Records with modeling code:
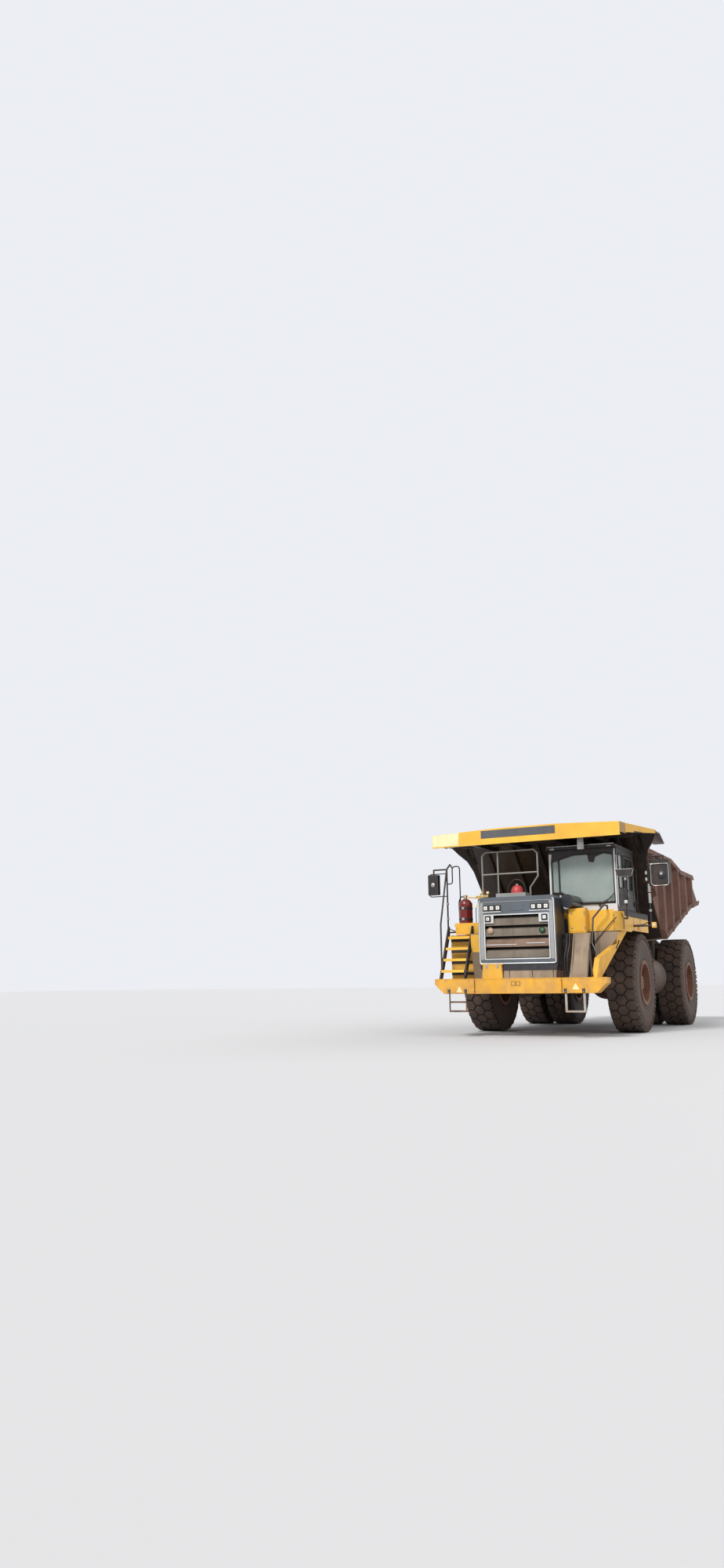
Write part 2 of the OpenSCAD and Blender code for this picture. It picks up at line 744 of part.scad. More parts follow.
// Cab: shell with its window and door openings, roof, door, glass, seat and console
door_y1 = cab_back - 90;
door_y0 = door_y1 - door_w;
door_z0 = left_z + 60;
door_z1 = cab_top - 180;
door_gap = 10;
hinge_x = cab_x1 + 20;
hinge_levels = [door_z0 + 150, door_z1 - 250];
roof_t = 70;
glass_seat = 0.4;
screen_low = left_z + 220;
screen_top = cab_top - 180;
window_low = left_z + 520;
window_top = cab_top - 190;

// Windscreen with its arched top and swept lower edge
module windscreen_cut(grow, y0, y1) {
    x0 = cab_x0 + 60 - grow;
    x1 = cab_x1 - 70 + grow;
    low = screen_low - grow;
    top = screen_top + grow;
    front_plate([[x0, low + 250], [x0 + 210, low + 230], [x0 + 480, low + 60], [x0 + 720, low], [x1, low],
        [x1, top - 40], [x1 - 180, top], [x0 + 500, top], [x0, top - 130]], y0, y1);
}

module cab_shell() {
    y0 = cab_front;
    y1 = cab_back;
    w = cab_wall;
    color(black) from_front() difference() {
        block([cab_x0, y0, left_z], [cab_x1, y1, cab_top - roof_t]);
        block([cab_x0 + w, y0 + w, left_z + w], [cab_x1 - w, y1 - w, cab_top]);
        windscreen_cut(0, y0 - 1, y0 + w + 1);
        // Rear window, right window, left front window and the door opening
        block([cab_x0 + 200, y1 - w - 1, window_low], [cab_x1 - 200, y1 + 1, window_top]);
        block([cab_x0 - 1, y0 + 200, window_low], [cab_x0 + w + 1, y1 - 200, window_top]);
        block([cab_x1 - w - 1, y0 + 130, window_low], [cab_x1 + 1, door_y0 - 90, window_top]);
        block([cab_x1 - w - 1, door_y0, door_z0], [cab_x1 + 1, door_y1, door_z1]);
    }
    // Pins that the door hangs on
    color(black) from_front() for (z = hinge_levels) {
        translate([hinge_x, door_y1, z - 30]) cylinder(d = 36, h = 29.5, $fn = 32);
        translate([hinge_x, door_y1, z - 1]) cylinder(d = 20, h = 76, $fn = 32);
        block([cab_x1 - 1, door_y1, z - 30], [hinge_x, door_y1 + 18, z - 0.5]);
    }
}

module cab_roof() {
    color(black) from_front()
        block([cab_x0 - 20, cab_front - 130, cab_top - roof_t], [cab_x1 + 20, cab_back + 20, cab_top]);
}

module cab_door() {
    g = door_gap;
    color(black) from_front() difference() {
        union() {
            block([cab_x1 - cab_wall, door_y0 + g, door_z0 + g], [cab_x1, door_y1 - g, door_z1 - g]);
            for (z = hinge_levels) {
                translate([hinge_x, door_y1, z]) cylinder(d = 36, h = 70, $fn = 32);
                block([cab_x1 - 1, door_y1 - 60, z], [hinge_x, door_y1 - 1, z + 70]);
            }
        }
        block([cab_x1 - cab_wall - 1, door_y0 + 110, window_low], [cab_x1 + 1, door_y1 - 110, window_top - 60]);
        for (z = hinge_levels)
            translate([hinge_x, door_y1, z - 1]) cylinder(d = 20 + 2 * bore_gap, h = 80, $fn = 32);
    }
}

module door_glass() {
    s = glass_seat;
    x = cab_x1 - cab_wall / 2;
    color(glassy) from_front()
        block([x, door_y0 + 110 + s, window_low + s], [x + glass_t, door_y1 - 110 - s, window_top - 60 - s]);
}

module cab_glass() {
    s = glass_seat;
    y0 = cab_front;
    y1 = cab_back;
    w = cab_wall / 2;
    color(glassy) from_front() {
        windscreen_cut(-s, y0 + w, y0 + w + glass_t);
        block([cab_x0 + 200 + s, y1 - w, window_low + s], [cab_x1 - 200 - s, y1 - w + glass_t, window_top - s]);
        block([cab_x0 + w, y0 + 200 + s, window_low + s], [cab_x0 + w + glass_t, y1 - 200 - s, window_top - s]);
        block([cab_x1 - w, y0 + 130 + s, window_low + s], [cab_x1 - w + glass_t, door_y0 - 90 - s, window_top - s]);
    }
}

module cab_seat() {
    x = (cab_x0 + cab_x1) / 2;
    z = left_z + cab_wall;
    color(charcoal) from_front() translate([x, cab_back - 520, z]) {
        block([-180, -180, 0], [180, 180, 330]);
        block([-270, -280, 330], [270, 280, 460]);
        block([-260, 220, 460], [260, 340, 1050]);
    }
}

module cab_console() {
    x = (cab_x0 + cab_x1) / 2;
    z = left_z + cab_wall;
    color(charcoal) from_front() {
        block([cab_x0 + cab_wall, cab_front + cab_wall, z], [cab_x1 - cab_wall, cab_front + 320, z + 150]);
        block([x - 300, cab_front + cab_wall, z + 150], [x + 300, cab_front + 260, z + 520]);
        translate([x, cab_front + 250, z + 480]) rotate([-55, 0, 0]) {
            cylinder(d = 60, h = 200, $fn = 32);
            translate([0, 0, 200]) rotate_extrude($fn = 48) translate([210, 0]) circle(d = 36, $fn = 24);
            translate([0, 0, 190]) block([-200, -20, 0], [200, 20, 20]);
        }
    }
}

module equipment_boxes() {
    y0 = left_y0 - 210;
    x0 = grille_half + 60;
    x1 = x0 + 400;
    color(yellow) from_front() {
        flat_plate([[x0, left_y0], [x0, y0 + 50], [x0 + 40, y0], [x1, y0], [x1, left_y0]], box_low, left_z + 70);
        // Box on the bumper, in front of the grille's foot
        front_plate([[-790, bumper_top], [-330, bumper_top], [-350, bumper_top + 285], [-760, bumper_top + 285]],
            grille_y - 60, grille_y);
    }
}

module suppressant_bottle() {
    wall_h = 430;
    color(red) from_front() translate([-1455, hood_y + 310, right_z]) {
        cylinder(d = bottle_d, h = wall_h, $fn = 64);
        translate([0, 0, wall_h]) sphere(d = bottle_d, $fn = 64);
    }
}

mirror_x = deck_half + 720;
mirror_y = -930;
mirror_h = 480;
mirror_z = left_z + 620;
post_gap = 60;
module mirrors() {
    post_x = mirror_x - 340;
    top = mirror_z + 600;
    color(black) from_front() both_sides() {
        block([mirror_x - 130, mirror_y - 60, mirror_z], [mirror_x + 130, mirror_y + 60, mirror_z + mirror_h]);
        rail([[deck_half, mirror_y, right_z - 100], [post_x, mirror_y, right_z - 100], [post_x, mirror_y, top],
            [mirror_x, mirror_y, top], [mirror_x, mirror_y, mirror_z + mirror_h - 10]], rail_bar);
    }
    // Small mirror on a post of the left deck
    color(black) from_front() translate([deck_half, left_y0 + 330, left_z]) {
        rail([[0, 0, -150], [post_gap, 0, -150], [post_gap, 0, 810]], rail_bar);
        translate([post_gap, 0, 0]) front_plate([[-190, 890], [-140, 740], [140, 740], [190, 890]], -45, -15);
    }
}

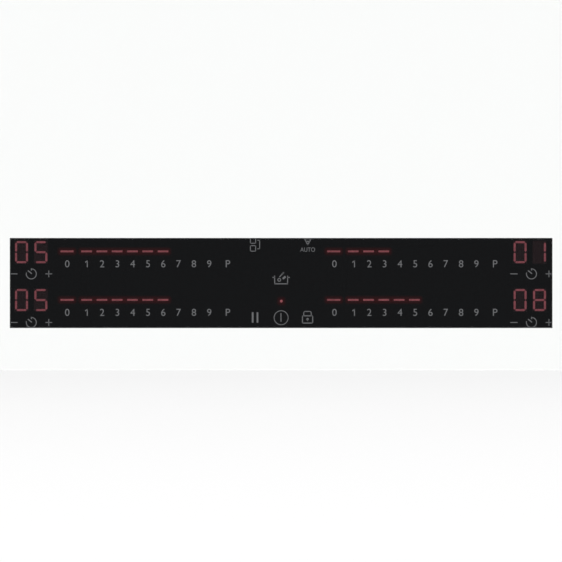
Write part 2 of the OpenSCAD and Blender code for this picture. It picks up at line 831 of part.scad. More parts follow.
module filter_board() {
  color("#2c6b45") block([filter_w, filter_l, board_t], [0, filter_y, board_z]);
}

module filter_parts() {
  color("#2d5f9a") translate([0, filter_y, board_top]) {
    for (s = SIDES) choke(filter_choke_r, [s * filter_choke_at[0], filter_choke_at[1], 0]);
    for (x = line_caps_x) block(line_cap, [x, line_caps_y, 0]);
    for (s = SIDES) block(fuse_holder, [s * fuse_at[0], fuse_at[1], 0]);
    for (s = SIDES) post(varistor_r, varistor_h, [s * varistor_at[0], varistor_at[1], 0]);
    block(filter_socket, [0, filter_socket[2] - filter_l / 2, 0]);
    block(mains_plug, [box_x + mains_plug_at[0], mains_plug_at[1], 0]);
  }
}

// ---- Output

glass_plate();
control_glass();
window_joint();
rim_seal();
mounting_frame();
mask_sheet();
control_housing();
control_board();
timer_displays();
display_segments();
slider_lights();
light_guides();
touch_springs();
control_parts();
control_ribbon();
casing_tray();
casing_screws();
terminal_box();
terminal_block();
terminal_cover();
clamp_rivets();
clamp_arm(-1, -1);  // clamp_arm_front_left
clamp_arm(1, -1);  // clamp_arm_front_right
clamp_arm(-1, 1);  // clamp_arm_rear_left
clamp_arm(1, 1);  // clamp_arm_rear_right
clamp_screw(-1, -1);  // clamp_screw_front_left
clamp_screw(1, -1);  // clamp_screw_front_right
clamp_screw(-1, 1);  // clamp_screw_rear_left
clamp_screw(1, 1);  // clamp_screw_rear_right
board_cradle(-1);  // board_cradle_left
board_cradle(1);  // board_cradle_right
power_board(-1);  // power_board_left
power_board(1);  // power_board_right
heatsink(-1);  // heatsink_left
heatsink(1);  // heatsink_right
power_transistors();
power_parts(-1);  // power_parts_left
power_parts(1);  // power_parts_right
coil_plate(-1);  // coil_plate_left
coil_plate(1);  // coil_plate_right
ferrites(-1);  // ferrites_left
ferrites(1);  // ferrites_right
windings(-1);  // windings_left
windings(1);  // windings_right
mica(-1);  // mica_left
mica(1);  // mica_right
sensors(-1);  // sensors_left
sensors(1);  // sensors_right
coil_springs(-1);  // coil_springs_left
coil_springs(1);  // coil_springs_right
coil_leads(-1);  // coil_leads_left
coil_leads(1);  // coil_leads_right
fan_frame(-1);  // fan_frame_left
fan_frame(1);  // fan_frame_right
fan_rotor(-1);  // fan_rotor_left
fan_rotor(1);  // fan_rotor_right
air_duct();
filter_board();
filter_parts();
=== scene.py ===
"""The looks of a built-in induction hob with an inset touch-control window."""

import json
import math

import bmesh
import bpy
from bpy.props import FloatProperty, FloatVectorProperty, PointerProperty
from mathutils import Matrix, Vector


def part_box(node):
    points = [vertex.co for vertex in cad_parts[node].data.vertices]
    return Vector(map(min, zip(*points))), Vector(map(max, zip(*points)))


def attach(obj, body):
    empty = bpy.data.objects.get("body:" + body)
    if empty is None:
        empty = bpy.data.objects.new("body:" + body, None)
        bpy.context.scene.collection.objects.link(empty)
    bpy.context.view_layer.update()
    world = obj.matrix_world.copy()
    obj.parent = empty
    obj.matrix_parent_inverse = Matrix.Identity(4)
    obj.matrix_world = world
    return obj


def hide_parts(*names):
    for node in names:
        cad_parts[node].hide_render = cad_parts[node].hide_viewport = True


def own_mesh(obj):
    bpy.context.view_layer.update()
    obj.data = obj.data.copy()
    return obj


bl_info = {
    "name": "Induction Hob",
    "version": (1, 0, 0),
    "blender": (4, 5, 0),
    "location": "3D View > Sidebar > Hob",
    "description": "Dresses a built-in induction hob: glass, printed signs, lights, casing and inside",
    "category": "Object",
}

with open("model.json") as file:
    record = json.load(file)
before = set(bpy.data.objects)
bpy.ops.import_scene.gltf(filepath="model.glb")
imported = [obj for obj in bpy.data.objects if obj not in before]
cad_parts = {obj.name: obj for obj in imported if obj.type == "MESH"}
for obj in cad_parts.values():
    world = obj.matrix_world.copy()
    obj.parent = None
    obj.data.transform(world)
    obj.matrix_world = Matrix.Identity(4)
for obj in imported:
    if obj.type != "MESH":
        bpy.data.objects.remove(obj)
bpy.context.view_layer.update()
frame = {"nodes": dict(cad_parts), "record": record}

MM = 0.001
SIDES = ("left", "right")
ROWS = ("rear", "front")

# Places that everything else is worked out from
PLATE_LOW, PLATE_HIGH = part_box("glass_plate")
OPENING_LOW, OPENING_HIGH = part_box("window_joint")
WINDOW_LOW, WINDOW_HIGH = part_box("control_glass")
WINDOW_MID = (WINDOW_LOW + WINDOW_HIGH) / 2
WINDOW_HALF = (WINDOW_HIGH - WINDOW_LOW) / 2 / MM

# Where the print stands on the window, in millimetres from its middle
SLIDER_ZERO = {"left": -135.6, "right": 33.8}
SLIDER_PITCH = 9.7
ZERO_GAP = 2.7
BOOST_GAP = 2.2
NUMBER_Y = {"rear": 12.2, "front": -18.6}
KEY_Y = {"rear": 5.8, "front": -25.0}
CLOCK_X = {"left": -158.4, "right": 158.7}
KEY_GAP = 11.1
POWER_LAMP = (0.1, -11.5)

# A Mix node's sockets where it mixes colours
COLOUR_A = 6
COLOUR_B = 7
MIXED = 2


# ---- Materials


def linear(code):
    """An sRGB hex colour as linear red, green, blue and alpha."""
    channels = [int(code[i:i + 2], 16) / 255 for i in (1, 3, 5)]
    return tuple(c / 12.92 if c <= 0.04045 else ((c + 0.055) / 1.055) ** 2.4 for c in channels) + (1.0,)


def add(tree, kind, inputs=None, **settings):
    """Adds a node with its settings. Each input is given a value, or is linked to another node's output."""
    node = tree.nodes.new(kind)
    for name, value in settings.items():
        setattr(node, name, value)
    for name, value in (inputs or {}).items():
        if isinstance(value, bpy.types.NodeSocket):
            tree.links.new(value, node.inputs[name])
        else:
            node.inputs[name].default_value = value
    return node


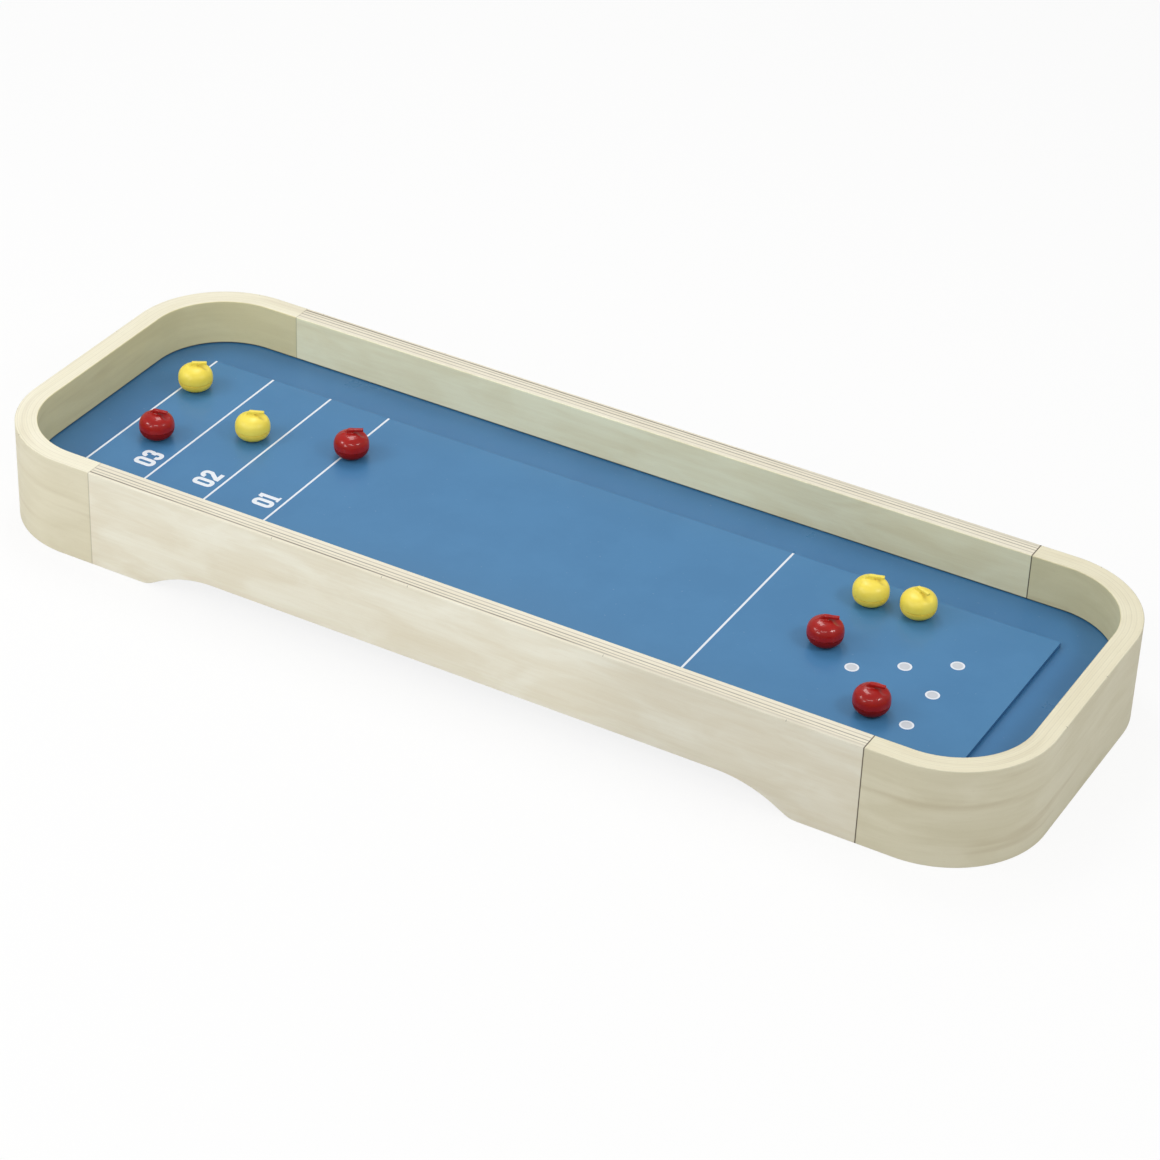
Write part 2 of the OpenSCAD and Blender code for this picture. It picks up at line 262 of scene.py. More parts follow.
# %% [markdown]
# ## The lamps
#
# The red stones are small mirrors that show what lit them. Each has a bright patch near its top,
# from a lamp at the back left, so the stones' soft shadows fall towards the camera. Two spots at
# its left, a streak in its middle and one at its right are four more lamps, and their places on the
# stone give their places in the room. Lamps are far brighter than what they light, so each of the
# five has a glint just behind it, which only reflections show. The boards' brightness tells the
# rest: the tray's left end is the brightest and its right end isn't dark, so a wide pale curtain on
# each side adds even light. The curtains are too dim to see in the stones, so no reflection shows
# them.

# %% Hang the lamps
# each lamp's name, place, size, power and the power of its glint
LAMPS = (("back_left", (-0.54, 0.60, 1.55), (0.46, 0.82), 6.2, 4.5),
         ("long_front", (0.42, -1.20, 1.46), (0.95, 0.20), 3.3, 3.0),
         ("left", (-1.13, -0.90, 1.11), (0.46, 0.34), 3.0, 3.5),
         ("low_left", (-0.46, -1.59, 0.82), (0.46, 0.44), 3.0, 3.5),
         ("right", (1.20, -0.05, 1.16), (0.46, 0.26), 4.0, 3.5))
CURTAINS = (("left_curtain", (-1.13, -0.86, 1.11), (1.10, 0.70), 3.1),
            ("right_curtain", (1.50, -0.05, 1.34), (1.10, 0.55), 1.0))
JUST_BEHIND = 1.01


def lamp(name, place, size, watts, lights=True, mirrored=True):
    """A rectangular lamp at a place, turned towards the tray. It lights things, is mirrored, or both."""
    light = bpy.data.lights.new(name, "AREA")
    light.shape, light.size, light.size_y, light.energy = "RECTANGLE", *size, watts
    holder = bpy.data.objects.new(name, light)
    turn = (-Vector(place)).to_track_quat("-Z", "Y")
    holder.matrix_world = Matrix.Translation(place) @ turn.to_matrix().to_4x4()
    holder.visible_diffuse, holder.visible_glossy = lights, mirrored
    bpy.context.scene.collection.objects.link(holder)


for name, place, size, watts, glint in LAMPS:
    lamp(f"{name}_lamp", place, size, watts)
    lamp(f"{name}_glint", Vector(place) * JUST_BEHIND, size, glint, lights=False)
for name, place, size, watts in CURTAINS:
    lamp(name, place, size, watts, mirrored=False)
print("lamps:", len(LAMPS), "with a glint each, and", len(CURTAINS), "curtains")

# %% [markdown]
# ## Boards that are bent
#
# A bent end is glued up from flat veneers and pressed round a form while the glue sets, so its
# grain runs round the corners. A corner cut out of a block would show its grain running straight
# through, so the end is made here as the real one is. Mesh code draws the wall's section and sweeps
# it into a straight board, and a Geometry Nodes tree then cuts the arch, keeps each point's place on
# the flat board for the grain, and bends the board. The rails go through the same tree with a
# middle so long that nothing is left to bend.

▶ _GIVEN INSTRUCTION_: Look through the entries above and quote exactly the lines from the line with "obj.data = obj.data.copy()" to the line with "record = json.load(file)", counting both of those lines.

▶ _ANSWER TO THE EXERCISE_:
    obj.data = obj.data.copy()
    return obj


bl_info = {
    "name": "Induction Hob",
    "version": (1, 0, 0),
    "blender": (4, 5, 0),
    "location": "3D View > Sidebar > Hob",
    "description": "Dresses a built-in induction hob: glass, printed signs, lights, casing and inside",
    "category": "Object",
}

with open("model.json") as file:
    record = json.load(file)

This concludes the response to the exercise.